**Short problem**
Transcribe the stretch of entries below from the line with "The OpenSCAD and" through the line with "chance.uniform(least_bead, most_bead, len(bead_s)))", exactly and with both ends included; leave out all other lines.
[START Input for this task]
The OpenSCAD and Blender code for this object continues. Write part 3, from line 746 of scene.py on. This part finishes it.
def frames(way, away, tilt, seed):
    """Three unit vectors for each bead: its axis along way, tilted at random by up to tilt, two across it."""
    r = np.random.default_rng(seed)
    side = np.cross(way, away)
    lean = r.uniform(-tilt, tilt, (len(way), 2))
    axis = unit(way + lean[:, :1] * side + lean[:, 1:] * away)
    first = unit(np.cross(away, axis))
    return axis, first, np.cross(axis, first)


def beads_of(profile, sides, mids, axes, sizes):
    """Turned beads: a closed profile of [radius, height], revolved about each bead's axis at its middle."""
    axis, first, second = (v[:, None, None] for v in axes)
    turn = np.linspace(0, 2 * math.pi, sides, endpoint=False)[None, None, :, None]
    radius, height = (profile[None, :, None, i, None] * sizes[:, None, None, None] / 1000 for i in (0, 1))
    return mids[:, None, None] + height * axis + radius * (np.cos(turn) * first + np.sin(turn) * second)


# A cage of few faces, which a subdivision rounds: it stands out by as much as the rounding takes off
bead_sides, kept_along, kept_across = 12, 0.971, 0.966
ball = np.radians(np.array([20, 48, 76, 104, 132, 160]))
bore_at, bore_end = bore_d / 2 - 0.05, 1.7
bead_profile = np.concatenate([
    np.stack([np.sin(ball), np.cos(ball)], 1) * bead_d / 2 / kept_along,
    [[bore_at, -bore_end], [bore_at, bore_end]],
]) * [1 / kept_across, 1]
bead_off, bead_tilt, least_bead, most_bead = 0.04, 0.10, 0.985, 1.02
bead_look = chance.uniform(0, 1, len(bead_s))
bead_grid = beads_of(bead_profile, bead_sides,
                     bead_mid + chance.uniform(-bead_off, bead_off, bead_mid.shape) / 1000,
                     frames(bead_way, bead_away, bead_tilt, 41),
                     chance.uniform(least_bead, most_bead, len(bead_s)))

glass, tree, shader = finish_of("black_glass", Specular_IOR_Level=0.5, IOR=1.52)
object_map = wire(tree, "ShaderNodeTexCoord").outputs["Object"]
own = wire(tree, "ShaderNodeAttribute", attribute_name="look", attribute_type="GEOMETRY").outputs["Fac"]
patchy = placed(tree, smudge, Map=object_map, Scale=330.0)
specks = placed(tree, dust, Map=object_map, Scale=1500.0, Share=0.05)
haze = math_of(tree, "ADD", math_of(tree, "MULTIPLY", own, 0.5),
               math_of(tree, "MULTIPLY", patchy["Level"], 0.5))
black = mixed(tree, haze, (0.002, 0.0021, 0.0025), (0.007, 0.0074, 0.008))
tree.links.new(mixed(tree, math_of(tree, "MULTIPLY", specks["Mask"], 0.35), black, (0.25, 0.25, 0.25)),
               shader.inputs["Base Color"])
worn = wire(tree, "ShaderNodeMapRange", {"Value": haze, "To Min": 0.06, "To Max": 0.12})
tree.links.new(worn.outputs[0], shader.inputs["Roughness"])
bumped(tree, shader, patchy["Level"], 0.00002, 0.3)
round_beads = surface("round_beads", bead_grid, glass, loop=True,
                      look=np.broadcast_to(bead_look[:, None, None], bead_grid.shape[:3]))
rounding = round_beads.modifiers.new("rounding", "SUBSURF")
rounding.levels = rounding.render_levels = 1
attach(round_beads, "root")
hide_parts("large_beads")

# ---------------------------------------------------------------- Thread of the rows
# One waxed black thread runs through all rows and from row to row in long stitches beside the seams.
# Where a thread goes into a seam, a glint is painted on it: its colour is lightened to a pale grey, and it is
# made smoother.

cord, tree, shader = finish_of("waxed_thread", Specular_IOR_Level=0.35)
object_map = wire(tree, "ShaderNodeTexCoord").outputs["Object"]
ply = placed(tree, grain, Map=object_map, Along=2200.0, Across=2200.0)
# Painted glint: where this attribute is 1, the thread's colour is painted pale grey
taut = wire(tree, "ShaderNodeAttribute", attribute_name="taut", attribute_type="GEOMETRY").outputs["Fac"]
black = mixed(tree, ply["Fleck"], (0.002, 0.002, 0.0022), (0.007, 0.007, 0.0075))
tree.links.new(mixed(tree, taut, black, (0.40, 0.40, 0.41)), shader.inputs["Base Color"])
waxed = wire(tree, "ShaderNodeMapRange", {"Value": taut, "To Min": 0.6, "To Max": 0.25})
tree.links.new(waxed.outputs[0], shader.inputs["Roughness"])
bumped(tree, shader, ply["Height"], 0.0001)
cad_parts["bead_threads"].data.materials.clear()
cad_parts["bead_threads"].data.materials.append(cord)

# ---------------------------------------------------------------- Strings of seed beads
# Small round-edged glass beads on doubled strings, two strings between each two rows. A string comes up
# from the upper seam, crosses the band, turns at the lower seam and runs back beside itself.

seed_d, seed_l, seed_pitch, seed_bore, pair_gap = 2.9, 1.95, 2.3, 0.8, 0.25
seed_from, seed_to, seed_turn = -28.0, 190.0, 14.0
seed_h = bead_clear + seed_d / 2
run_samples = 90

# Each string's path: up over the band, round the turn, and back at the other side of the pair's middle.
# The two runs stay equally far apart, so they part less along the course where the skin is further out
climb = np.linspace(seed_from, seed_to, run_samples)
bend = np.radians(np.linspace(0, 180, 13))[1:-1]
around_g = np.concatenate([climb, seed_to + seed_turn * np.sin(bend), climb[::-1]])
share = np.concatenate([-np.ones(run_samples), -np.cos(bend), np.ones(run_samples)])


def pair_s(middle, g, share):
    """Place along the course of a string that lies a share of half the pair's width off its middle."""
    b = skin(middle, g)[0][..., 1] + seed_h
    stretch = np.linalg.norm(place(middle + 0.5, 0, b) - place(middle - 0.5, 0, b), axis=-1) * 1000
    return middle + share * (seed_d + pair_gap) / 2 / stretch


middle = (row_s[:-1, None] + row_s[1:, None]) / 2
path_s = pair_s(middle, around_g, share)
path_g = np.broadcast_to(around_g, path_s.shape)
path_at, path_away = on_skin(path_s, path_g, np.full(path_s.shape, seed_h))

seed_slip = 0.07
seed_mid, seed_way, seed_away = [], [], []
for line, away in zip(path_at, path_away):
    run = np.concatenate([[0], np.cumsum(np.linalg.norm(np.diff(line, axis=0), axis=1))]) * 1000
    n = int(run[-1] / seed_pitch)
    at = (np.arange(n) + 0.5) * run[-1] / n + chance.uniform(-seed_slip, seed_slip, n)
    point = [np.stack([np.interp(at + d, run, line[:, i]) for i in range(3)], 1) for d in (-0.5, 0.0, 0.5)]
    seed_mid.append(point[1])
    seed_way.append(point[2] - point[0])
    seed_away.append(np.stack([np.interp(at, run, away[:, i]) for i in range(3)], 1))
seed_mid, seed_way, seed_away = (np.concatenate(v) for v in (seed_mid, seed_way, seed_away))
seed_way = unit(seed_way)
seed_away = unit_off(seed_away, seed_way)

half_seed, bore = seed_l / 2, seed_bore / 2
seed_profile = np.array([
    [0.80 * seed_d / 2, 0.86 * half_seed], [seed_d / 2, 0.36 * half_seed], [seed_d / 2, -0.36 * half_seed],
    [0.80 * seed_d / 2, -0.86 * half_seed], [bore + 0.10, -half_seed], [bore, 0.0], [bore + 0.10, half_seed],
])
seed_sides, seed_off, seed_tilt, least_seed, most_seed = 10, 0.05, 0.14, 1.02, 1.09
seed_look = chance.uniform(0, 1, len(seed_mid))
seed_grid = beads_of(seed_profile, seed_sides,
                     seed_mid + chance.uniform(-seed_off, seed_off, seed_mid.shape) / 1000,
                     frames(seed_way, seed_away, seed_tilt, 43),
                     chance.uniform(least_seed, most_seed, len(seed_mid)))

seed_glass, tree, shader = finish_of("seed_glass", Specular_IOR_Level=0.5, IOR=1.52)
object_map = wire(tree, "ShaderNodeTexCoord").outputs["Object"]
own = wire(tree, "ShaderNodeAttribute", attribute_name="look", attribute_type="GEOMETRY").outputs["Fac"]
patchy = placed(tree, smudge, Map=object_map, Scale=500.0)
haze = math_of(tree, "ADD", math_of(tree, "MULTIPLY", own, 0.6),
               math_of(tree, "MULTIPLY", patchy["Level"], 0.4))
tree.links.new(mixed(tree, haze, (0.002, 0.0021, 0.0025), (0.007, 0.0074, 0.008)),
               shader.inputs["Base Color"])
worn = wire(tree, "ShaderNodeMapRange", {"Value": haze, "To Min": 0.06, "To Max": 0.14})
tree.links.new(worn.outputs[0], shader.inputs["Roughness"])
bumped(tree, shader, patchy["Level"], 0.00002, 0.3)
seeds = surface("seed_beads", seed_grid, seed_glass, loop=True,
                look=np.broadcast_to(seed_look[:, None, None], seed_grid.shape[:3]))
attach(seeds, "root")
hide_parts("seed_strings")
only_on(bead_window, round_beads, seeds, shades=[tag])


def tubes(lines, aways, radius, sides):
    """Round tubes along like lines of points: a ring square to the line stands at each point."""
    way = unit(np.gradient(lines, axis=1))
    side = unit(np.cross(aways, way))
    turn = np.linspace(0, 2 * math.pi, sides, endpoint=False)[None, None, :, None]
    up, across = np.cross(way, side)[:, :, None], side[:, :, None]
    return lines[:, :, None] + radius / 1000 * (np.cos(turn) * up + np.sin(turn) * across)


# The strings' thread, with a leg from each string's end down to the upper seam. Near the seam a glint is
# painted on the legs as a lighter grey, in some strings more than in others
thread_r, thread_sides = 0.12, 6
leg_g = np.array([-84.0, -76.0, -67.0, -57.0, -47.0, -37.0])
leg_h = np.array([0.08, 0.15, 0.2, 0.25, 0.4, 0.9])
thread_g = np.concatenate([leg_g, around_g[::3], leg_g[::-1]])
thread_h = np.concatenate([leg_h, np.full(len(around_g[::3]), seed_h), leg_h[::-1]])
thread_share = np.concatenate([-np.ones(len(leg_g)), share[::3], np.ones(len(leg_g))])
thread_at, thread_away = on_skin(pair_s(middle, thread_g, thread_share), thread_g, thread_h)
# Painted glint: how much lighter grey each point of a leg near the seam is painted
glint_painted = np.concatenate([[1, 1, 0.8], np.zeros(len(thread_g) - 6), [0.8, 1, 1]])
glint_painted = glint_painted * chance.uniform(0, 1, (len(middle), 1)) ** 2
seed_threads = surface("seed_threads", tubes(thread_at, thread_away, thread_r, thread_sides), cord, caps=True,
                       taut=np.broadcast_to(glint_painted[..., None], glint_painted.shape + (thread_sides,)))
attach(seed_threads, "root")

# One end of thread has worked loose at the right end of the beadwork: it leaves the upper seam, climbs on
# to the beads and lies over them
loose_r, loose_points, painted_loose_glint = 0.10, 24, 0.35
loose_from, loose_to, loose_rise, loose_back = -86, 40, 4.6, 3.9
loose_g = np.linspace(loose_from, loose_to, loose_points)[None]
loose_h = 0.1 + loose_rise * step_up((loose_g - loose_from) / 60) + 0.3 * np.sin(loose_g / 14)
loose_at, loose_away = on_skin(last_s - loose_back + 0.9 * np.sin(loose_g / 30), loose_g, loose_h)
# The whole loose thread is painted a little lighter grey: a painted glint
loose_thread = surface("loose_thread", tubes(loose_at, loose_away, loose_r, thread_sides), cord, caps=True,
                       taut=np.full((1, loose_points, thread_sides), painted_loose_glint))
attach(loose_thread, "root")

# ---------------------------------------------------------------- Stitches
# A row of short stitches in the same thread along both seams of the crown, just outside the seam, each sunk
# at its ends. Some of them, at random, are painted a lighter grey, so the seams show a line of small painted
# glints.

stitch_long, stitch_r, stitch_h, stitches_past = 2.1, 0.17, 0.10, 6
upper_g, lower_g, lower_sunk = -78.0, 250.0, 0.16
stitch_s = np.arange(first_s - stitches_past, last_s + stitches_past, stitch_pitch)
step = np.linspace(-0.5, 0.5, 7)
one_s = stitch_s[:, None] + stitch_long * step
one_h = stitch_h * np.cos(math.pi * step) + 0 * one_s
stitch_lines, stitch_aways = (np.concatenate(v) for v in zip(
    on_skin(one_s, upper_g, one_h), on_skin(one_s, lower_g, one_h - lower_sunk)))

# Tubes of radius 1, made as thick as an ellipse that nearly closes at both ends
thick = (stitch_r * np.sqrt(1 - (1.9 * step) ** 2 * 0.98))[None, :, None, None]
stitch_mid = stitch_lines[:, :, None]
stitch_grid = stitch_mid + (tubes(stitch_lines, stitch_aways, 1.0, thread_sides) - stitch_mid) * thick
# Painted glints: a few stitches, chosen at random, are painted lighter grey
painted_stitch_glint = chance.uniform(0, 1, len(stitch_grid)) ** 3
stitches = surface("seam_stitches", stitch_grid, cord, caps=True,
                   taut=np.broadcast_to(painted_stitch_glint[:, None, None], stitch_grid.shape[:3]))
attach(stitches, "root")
[END Input for this task]
[START Input for this task]
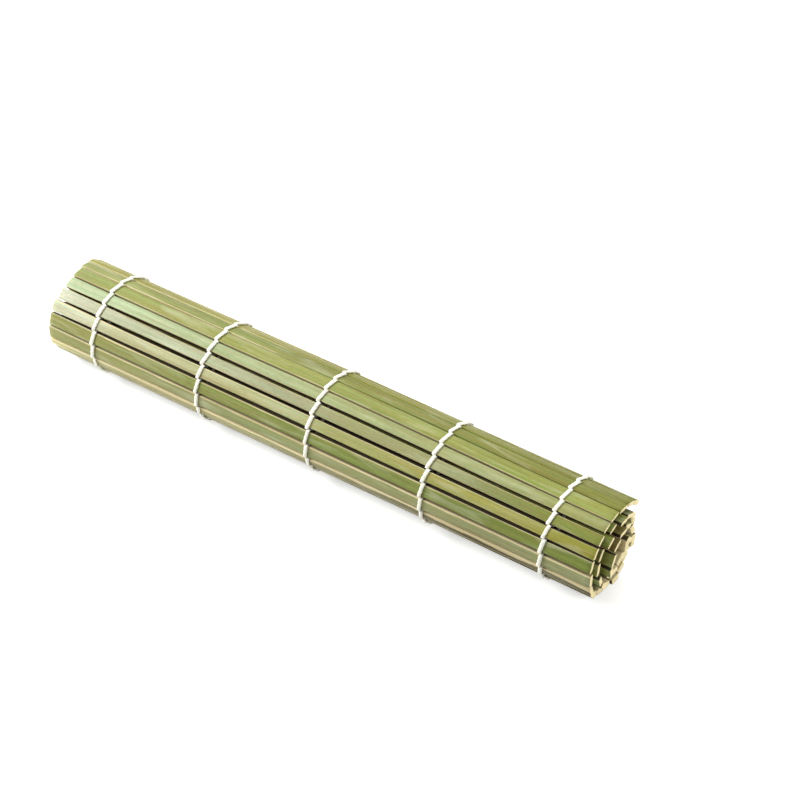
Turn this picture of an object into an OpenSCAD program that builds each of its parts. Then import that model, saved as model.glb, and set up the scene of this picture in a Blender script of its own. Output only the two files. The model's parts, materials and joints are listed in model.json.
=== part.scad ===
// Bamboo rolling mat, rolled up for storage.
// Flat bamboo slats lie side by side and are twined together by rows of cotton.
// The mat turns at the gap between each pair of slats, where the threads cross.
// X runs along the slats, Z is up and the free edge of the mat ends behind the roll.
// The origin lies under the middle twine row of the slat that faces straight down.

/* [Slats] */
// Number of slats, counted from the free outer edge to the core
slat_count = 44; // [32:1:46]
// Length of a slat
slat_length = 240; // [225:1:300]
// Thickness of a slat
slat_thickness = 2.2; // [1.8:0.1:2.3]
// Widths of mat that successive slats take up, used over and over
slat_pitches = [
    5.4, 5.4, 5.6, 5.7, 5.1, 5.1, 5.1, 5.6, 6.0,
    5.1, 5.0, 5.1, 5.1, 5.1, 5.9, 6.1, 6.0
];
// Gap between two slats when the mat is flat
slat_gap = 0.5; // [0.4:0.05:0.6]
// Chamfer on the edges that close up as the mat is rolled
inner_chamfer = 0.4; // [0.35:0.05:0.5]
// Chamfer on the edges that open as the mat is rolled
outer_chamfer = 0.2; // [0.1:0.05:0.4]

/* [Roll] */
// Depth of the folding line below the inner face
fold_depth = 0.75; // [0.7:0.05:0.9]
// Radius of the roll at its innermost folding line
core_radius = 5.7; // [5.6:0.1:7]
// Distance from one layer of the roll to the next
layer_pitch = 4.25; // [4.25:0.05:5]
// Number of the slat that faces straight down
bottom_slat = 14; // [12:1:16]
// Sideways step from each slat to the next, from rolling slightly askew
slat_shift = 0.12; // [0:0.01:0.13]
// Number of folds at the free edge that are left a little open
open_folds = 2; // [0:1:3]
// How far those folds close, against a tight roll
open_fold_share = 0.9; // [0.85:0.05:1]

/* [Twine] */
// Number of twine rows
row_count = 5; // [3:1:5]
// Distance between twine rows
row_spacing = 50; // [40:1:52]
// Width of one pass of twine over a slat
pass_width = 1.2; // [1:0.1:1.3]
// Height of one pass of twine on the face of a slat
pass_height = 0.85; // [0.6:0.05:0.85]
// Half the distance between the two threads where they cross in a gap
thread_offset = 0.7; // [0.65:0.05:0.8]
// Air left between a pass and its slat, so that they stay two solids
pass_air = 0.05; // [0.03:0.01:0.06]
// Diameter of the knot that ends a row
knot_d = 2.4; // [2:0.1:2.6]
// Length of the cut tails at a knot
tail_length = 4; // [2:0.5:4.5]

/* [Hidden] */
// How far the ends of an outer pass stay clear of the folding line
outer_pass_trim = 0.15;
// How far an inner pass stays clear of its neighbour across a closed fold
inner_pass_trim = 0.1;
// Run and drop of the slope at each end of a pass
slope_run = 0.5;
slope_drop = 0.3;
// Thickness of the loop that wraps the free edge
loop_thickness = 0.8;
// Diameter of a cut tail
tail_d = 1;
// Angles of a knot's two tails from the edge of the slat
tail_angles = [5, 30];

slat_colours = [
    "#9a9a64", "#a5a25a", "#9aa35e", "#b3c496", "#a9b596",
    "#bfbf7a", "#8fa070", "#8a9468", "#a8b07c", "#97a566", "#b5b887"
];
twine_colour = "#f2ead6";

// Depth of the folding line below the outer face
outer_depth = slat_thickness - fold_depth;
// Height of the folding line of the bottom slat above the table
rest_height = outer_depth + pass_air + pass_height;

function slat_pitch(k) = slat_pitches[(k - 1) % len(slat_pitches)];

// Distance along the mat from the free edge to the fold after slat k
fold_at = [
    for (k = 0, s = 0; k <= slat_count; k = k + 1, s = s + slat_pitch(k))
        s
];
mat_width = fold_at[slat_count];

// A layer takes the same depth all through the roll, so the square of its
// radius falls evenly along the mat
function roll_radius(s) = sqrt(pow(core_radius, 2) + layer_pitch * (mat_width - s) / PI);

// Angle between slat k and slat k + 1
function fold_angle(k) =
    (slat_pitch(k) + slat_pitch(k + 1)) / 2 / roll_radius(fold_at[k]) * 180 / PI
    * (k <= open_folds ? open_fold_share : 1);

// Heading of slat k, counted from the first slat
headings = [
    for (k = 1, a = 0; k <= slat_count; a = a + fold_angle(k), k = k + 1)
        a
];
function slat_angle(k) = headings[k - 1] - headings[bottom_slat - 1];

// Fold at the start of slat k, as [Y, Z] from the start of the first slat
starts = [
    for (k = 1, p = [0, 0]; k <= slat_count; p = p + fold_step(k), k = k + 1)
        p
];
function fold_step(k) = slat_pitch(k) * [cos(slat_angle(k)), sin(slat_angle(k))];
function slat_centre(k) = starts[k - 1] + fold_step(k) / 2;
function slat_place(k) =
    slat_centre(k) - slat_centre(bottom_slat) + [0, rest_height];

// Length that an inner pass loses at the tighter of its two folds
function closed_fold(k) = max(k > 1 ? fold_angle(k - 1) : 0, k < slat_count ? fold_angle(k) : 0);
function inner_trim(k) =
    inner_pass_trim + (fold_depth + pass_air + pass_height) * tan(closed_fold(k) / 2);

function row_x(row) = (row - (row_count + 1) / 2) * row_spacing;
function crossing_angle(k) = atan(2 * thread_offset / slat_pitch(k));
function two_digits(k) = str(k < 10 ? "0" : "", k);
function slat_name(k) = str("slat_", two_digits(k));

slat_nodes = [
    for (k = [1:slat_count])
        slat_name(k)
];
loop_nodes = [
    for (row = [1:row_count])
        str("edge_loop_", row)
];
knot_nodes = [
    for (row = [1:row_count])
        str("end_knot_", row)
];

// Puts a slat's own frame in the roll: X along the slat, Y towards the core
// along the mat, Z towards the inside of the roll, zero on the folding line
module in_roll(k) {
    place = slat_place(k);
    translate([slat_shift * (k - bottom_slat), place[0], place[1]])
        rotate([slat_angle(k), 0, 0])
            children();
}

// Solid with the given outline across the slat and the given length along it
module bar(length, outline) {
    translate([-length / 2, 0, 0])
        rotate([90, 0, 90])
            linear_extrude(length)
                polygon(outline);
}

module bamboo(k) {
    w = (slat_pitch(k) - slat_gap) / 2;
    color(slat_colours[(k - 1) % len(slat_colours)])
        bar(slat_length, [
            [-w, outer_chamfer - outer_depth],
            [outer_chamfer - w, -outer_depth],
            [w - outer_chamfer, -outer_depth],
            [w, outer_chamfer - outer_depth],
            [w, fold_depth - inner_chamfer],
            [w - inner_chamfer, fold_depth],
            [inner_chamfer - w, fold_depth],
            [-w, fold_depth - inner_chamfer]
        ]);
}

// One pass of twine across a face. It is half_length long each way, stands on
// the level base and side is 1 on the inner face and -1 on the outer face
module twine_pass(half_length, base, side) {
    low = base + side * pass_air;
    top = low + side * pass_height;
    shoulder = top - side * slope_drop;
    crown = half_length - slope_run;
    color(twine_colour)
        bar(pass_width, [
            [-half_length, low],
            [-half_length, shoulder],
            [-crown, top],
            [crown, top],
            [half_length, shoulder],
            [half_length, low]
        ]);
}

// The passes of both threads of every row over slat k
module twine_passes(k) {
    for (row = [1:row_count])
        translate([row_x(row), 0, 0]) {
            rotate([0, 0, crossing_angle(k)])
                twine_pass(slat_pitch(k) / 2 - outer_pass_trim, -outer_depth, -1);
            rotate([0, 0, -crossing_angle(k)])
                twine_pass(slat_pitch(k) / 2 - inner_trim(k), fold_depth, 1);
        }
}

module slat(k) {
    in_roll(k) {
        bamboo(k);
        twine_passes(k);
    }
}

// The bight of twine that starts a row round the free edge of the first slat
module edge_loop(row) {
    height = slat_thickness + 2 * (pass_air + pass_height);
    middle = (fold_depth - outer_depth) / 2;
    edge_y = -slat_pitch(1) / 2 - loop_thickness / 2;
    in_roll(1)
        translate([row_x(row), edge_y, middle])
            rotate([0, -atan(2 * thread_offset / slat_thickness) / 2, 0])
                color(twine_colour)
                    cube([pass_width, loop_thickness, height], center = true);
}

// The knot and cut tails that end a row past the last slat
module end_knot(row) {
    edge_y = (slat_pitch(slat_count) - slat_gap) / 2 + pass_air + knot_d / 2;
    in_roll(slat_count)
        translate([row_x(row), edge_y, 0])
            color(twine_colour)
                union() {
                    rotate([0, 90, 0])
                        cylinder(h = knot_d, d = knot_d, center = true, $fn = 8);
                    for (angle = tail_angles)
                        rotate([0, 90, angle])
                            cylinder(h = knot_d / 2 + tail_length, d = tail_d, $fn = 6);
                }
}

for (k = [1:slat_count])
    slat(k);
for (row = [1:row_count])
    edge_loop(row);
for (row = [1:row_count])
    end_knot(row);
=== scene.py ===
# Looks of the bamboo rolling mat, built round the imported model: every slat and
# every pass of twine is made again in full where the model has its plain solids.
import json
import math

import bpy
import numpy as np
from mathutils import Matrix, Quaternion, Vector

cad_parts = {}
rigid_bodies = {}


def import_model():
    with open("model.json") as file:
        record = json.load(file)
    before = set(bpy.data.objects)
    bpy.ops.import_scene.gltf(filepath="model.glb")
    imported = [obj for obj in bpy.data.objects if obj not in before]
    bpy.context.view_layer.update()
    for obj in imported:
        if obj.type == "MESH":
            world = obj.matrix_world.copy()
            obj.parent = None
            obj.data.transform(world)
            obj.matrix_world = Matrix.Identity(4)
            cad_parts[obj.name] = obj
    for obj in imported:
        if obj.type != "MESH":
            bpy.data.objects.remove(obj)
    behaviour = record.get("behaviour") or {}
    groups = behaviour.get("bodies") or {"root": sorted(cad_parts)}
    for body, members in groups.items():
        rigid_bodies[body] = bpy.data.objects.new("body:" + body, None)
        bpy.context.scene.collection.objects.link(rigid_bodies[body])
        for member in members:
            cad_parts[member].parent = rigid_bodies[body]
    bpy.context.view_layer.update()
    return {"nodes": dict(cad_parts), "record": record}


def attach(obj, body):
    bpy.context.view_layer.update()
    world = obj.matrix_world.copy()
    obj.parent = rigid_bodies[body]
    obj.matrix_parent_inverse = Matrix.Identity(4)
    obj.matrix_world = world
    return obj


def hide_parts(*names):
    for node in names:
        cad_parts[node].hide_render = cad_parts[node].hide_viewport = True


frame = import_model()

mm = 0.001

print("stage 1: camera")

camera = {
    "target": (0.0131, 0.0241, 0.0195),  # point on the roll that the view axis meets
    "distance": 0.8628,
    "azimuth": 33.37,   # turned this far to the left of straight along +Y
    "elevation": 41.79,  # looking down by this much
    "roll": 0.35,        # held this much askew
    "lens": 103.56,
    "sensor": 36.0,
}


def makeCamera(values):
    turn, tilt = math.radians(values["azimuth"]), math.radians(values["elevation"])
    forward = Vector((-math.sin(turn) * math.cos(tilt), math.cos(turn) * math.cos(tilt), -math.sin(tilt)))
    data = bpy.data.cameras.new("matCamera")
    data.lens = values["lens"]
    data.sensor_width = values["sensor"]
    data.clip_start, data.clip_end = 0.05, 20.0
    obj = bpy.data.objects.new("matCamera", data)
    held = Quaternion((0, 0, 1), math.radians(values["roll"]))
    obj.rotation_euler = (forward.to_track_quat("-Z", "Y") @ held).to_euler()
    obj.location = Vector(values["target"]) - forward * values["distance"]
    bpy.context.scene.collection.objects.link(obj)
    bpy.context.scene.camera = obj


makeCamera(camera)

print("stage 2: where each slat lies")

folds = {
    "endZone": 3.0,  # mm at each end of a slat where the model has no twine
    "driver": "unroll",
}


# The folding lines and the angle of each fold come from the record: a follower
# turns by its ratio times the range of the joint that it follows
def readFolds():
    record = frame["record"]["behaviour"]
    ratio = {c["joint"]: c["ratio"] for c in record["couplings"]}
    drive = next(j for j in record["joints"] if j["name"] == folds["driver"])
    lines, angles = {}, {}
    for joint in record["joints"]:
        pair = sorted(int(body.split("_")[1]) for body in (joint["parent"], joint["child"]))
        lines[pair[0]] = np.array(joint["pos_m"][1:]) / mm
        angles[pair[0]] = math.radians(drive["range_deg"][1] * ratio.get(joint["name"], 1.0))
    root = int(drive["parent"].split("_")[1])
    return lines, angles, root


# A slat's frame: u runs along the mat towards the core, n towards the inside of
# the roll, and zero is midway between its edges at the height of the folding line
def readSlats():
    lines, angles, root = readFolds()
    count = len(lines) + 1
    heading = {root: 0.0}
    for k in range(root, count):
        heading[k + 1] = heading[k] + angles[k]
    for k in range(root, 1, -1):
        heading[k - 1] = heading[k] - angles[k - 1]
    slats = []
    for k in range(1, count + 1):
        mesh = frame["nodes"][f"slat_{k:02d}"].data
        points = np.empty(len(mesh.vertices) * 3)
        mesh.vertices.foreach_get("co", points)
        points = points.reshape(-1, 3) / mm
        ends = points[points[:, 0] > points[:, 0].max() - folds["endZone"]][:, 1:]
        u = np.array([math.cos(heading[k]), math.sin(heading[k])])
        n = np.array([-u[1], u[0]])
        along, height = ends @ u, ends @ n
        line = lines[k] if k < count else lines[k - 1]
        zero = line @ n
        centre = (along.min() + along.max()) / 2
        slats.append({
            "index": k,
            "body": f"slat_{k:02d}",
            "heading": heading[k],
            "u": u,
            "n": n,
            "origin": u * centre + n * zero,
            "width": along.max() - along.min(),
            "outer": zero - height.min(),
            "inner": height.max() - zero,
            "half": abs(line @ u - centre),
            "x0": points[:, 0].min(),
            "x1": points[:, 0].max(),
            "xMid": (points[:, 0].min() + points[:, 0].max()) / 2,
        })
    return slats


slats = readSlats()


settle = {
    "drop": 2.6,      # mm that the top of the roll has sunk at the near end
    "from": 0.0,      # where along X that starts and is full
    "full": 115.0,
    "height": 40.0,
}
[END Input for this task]
**Result of the exercise**
The OpenSCAD and Blender code for this object continues. Write part 3, from line 746 of scene.py on. This part finishes it.
def frames(way, away, tilt, seed):
    """Three unit vectors for each bead: its axis along way, tilted at random by up to tilt, two across it."""
    r = np.random.default_rng(seed)
    side = np.cross(way, away)
    lean = r.uniform(-tilt, tilt, (len(way), 2))
    axis = unit(way + lean[:, :1] * side + lean[:, 1:] * away)
    first = unit(np.cross(away, axis))
    return axis, first, np.cross(axis, first)


def beads_of(profile, sides, mids, axes, sizes):
    """Turned beads: a closed profile of [radius, height], revolved about each bead's axis at its middle."""
    axis, first, second = (v[:, None, None] for v in axes)
    turn = np.linspace(0, 2 * math.pi, sides, endpoint=False)[None, None, :, None]
    radius, height = (profile[None, :, None, i, None] * sizes[:, None, None, None] / 1000 for i in (0, 1))
    return mids[:, None, None] + height * axis + radius * (np.cos(turn) * first + np.sin(turn) * second)


# A cage of few faces, which a subdivision rounds: it stands out by as much as the rounding takes off
bead_sides, kept_along, kept_across = 12, 0.971, 0.966
ball = np.radians(np.array([20, 48, 76, 104, 132, 160]))
bore_at, bore_end = bore_d / 2 - 0.05, 1.7
bead_profile = np.concatenate([
    np.stack([np.sin(ball), np.cos(ball)], 1) * bead_d / 2 / kept_along,
    [[bore_at, -bore_end], [bore_at, bore_end]],
]) * [1 / kept_across, 1]
bead_off, bead_tilt, least_bead, most_bead = 0.04, 0.10, 0.985, 1.02
bead_look = chance.uniform(0, 1, len(bead_s))
bead_grid = beads_of(bead_profile, bead_sides,
                     bead_mid + chance.uniform(-bead_off, bead_off, bead_mid.shape) / 1000,
                     frames(bead_way, bead_away, bead_tilt, 41),
                     chance.uniform(least_bead, most_bead, len(bead_s)))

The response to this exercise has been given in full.